2) Government policies are driving the rise of electric car sales
Various key countries have announced plans to stop the sale of cars that rely on fossil fuels. Norway set out the earliest ban on all fossil fuel cars by 2025. Netherlands, Ireland, and Slovenia have put 2030 as the target year and India is reportedly mulling something in the same time-frame. France, the UK, and Sri Lanka committed to phasing out the sales of ICE vehicles by 2040, and Sweden by 2045. China has reportedly proposed a ban – but it is yet to be confirmed.
Whilst these policies look impressive, they may not mean a great deal – depending on how they are implemented. In the short term, most electric cars are sold in cities and city plans to phase out fossil fuels – or limit diesel emissions – are arguably a bigger driver of sales.
In 2017 12 cities announced phase-out dates for gasoline and diesel cars. In 2016 four major cities introduced diesel car access restrictions. And 14 mayors signed the Fossil-Fuel-Free Streets Declaration committing them to ensure all busses are zero emission by 2025 and cities have zero emission zones by 2030.
Finally, and crucially, direct subsidies still play a crucial role in electric car sales – as they did in the rise of renewable energy.
China, Norway, the US, UK, Germany, and Sweden all offer some kind of financial incentive for electric car ownership.
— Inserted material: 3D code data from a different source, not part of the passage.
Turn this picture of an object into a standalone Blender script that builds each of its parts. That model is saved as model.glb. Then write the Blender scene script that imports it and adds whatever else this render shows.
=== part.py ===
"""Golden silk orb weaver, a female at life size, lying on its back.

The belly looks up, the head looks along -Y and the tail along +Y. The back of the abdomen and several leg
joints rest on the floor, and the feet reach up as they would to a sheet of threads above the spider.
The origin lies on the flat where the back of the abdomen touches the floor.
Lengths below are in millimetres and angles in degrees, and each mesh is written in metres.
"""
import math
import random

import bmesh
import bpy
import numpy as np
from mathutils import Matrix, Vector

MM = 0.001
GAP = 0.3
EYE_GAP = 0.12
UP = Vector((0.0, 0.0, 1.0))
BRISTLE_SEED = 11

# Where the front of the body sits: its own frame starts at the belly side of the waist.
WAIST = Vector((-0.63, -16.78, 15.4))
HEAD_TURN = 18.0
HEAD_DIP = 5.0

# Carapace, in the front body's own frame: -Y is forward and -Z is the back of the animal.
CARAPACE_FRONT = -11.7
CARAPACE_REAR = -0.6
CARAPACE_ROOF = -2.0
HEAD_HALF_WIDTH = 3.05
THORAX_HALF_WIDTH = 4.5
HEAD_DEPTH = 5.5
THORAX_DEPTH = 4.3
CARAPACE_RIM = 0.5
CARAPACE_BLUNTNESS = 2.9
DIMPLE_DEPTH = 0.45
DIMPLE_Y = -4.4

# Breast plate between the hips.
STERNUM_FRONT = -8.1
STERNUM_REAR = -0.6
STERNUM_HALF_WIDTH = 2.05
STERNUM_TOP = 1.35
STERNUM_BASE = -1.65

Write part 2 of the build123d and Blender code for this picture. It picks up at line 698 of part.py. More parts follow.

In Denmark, meanwhile, electric car sales dropped by 60% in 2017, after the government announced it would phase out tax exemptions.
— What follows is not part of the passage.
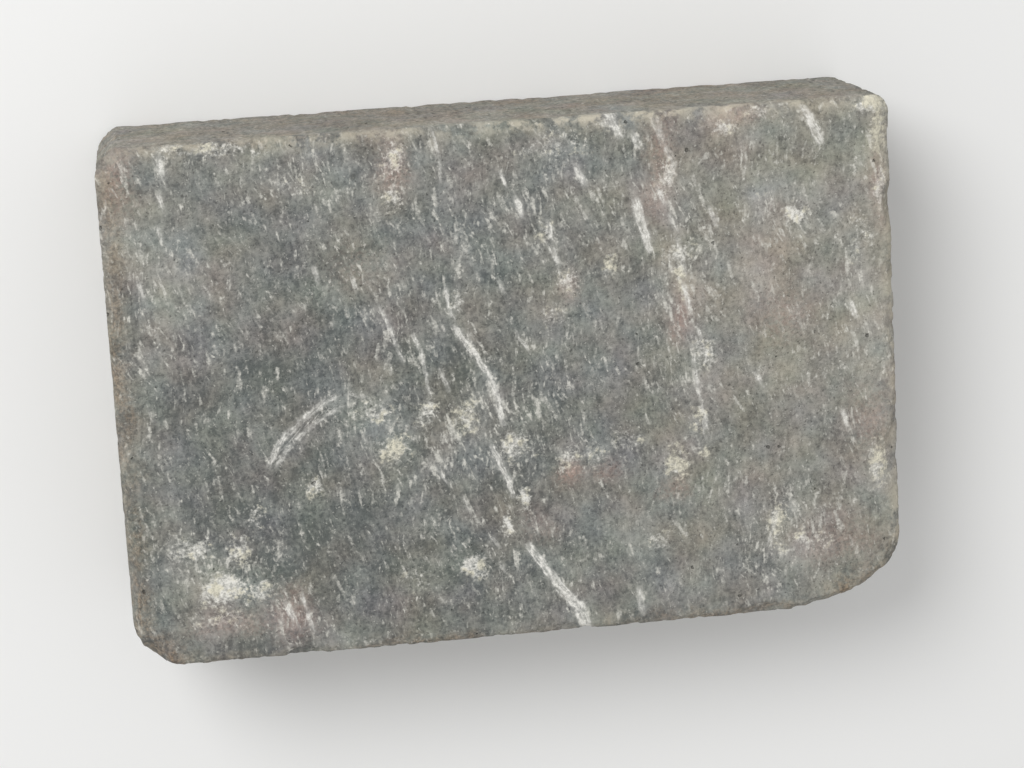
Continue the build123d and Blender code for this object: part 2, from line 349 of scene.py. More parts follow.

Even more directly many governments, including Canada, France, China, and India are simply buying lots of electric cars whilst cities such as London move to bring in electric taxis.
3) People drive electric cars in places where they can charge them
The growth of electric cars depends on the availability of charging points. Norway and the Netherlands have ten times more chargers per capita than the average market – and a lot more electric cars.
Getting charging points in place, however, has been pretty slow. New public-private partnerships between utilities, local and national governments – and moves by oil companies to put chargers on forecourts – could change that, but so far it’s pretty piecemeal.
In Europe, the UK announced a £400 million investment fund for charging, in the US
New York Power Authority released a $250 million statewide EV charging plan and California Public Utility Commission approved a $738 million worth of EV charging projects for three big utilities.
The Chinese government plans to build 4.8 million charging points by 2022 with $1.9 billion of investment.
4) Manufacturers are going to offer lots of electric cars (and petrol and diesel ones too)
Car manufacturers are rushing to introduce electric models across their range – much as they once did so in Europe for diesel.
The number of EV models will increase from 155 in 2017 to 349 by 2025, according to estimates by Bloomberg New Energy Finance (BNEF). Major auto companies will release long-range EV models between now and 2025, and nearly half of the launches will be SUVs.
That comes with significant investment, around $140.7 billion into electric vehicles by 2022 according to BNEF. The only catch? Only a few companies, such as Volvo, have committed to stop conventional cars and even they plan to continue to sell “mild hybrids” which are, essentially, more efficient petrol cars.
“We could, of course, have prioritized [fully electric cars], but we would then, of course, have cars that are difficult to charge for our customers,” is what Volvo’s international chief executive Håkan Samuelsson told Unearthed last year.
As for big investors like VW? They plan to have an electric option for each model, but petrol and diesel options will persist too.
5) Electric cars displace oil – but how much is debated and there is always coal to worry about
Bloomberg has forecast that electrification could displace 7.3 million barrels a day of transportation fuel by 2040. That is a significant amount – leading analysts to speculate that it could punch a big hole in the oil price, potentially driving down oil production.
However, it seems unlikely to be enough to reduce emissions from transport in line with preventing catastrophic climate change (we understand calculations on this are being carried out in various places).
That said, forecasts about clean energy and electric cars have a very often been wrong with BP, Exxon and Opec all recently revising their predictions of electric car demand. Bloomberg tends to be a trifle more optimistic (after all, they don’t have skin in the game) but it’s safe to say the numbers could change wildly depending, it seems, on such mundane issues as whether anyone can get their head around building a global and cross-car compatible charging infrastructure.
Once that is in place there is a final key factor: where the power comes from. China is the world’s largest market for electric cars and it is also investing heavily in renewable energy. However, coal remains a key power source and the latest data reported suggests China’s emissions are actually rising again.
Electric cars powered – even partially – on coal will not provide major benefits when it comes to climate change or air pollution.
This article is a bit brutal and would expect better from PVBuzz Media.
Volvo’s international chief executive Håkan Samuelsson, “We could, of course, have prioritized [fully electric cars], but we would then, of course, have cars that are difficult to charge for our customers,”
– yes, because Volvo customers do not have electric sockets in the homes??
‘Electric cars powered – even partially – on coal will not provide major benefits when it comes to climate change or air pollution.’
– yes, because using fossil fuels to extract, ship, refine oil to gasoline and burn that gasoline has no impact to climate change or air pollution?? The author to needs to get updated, not just assume ‘facts’ and reach out to institutions like Simon Fraser University who found that EVs charging with the mixed Alberta electricity grid can still reduce fleet-average GHG emissions intensity by 41% in Alberta.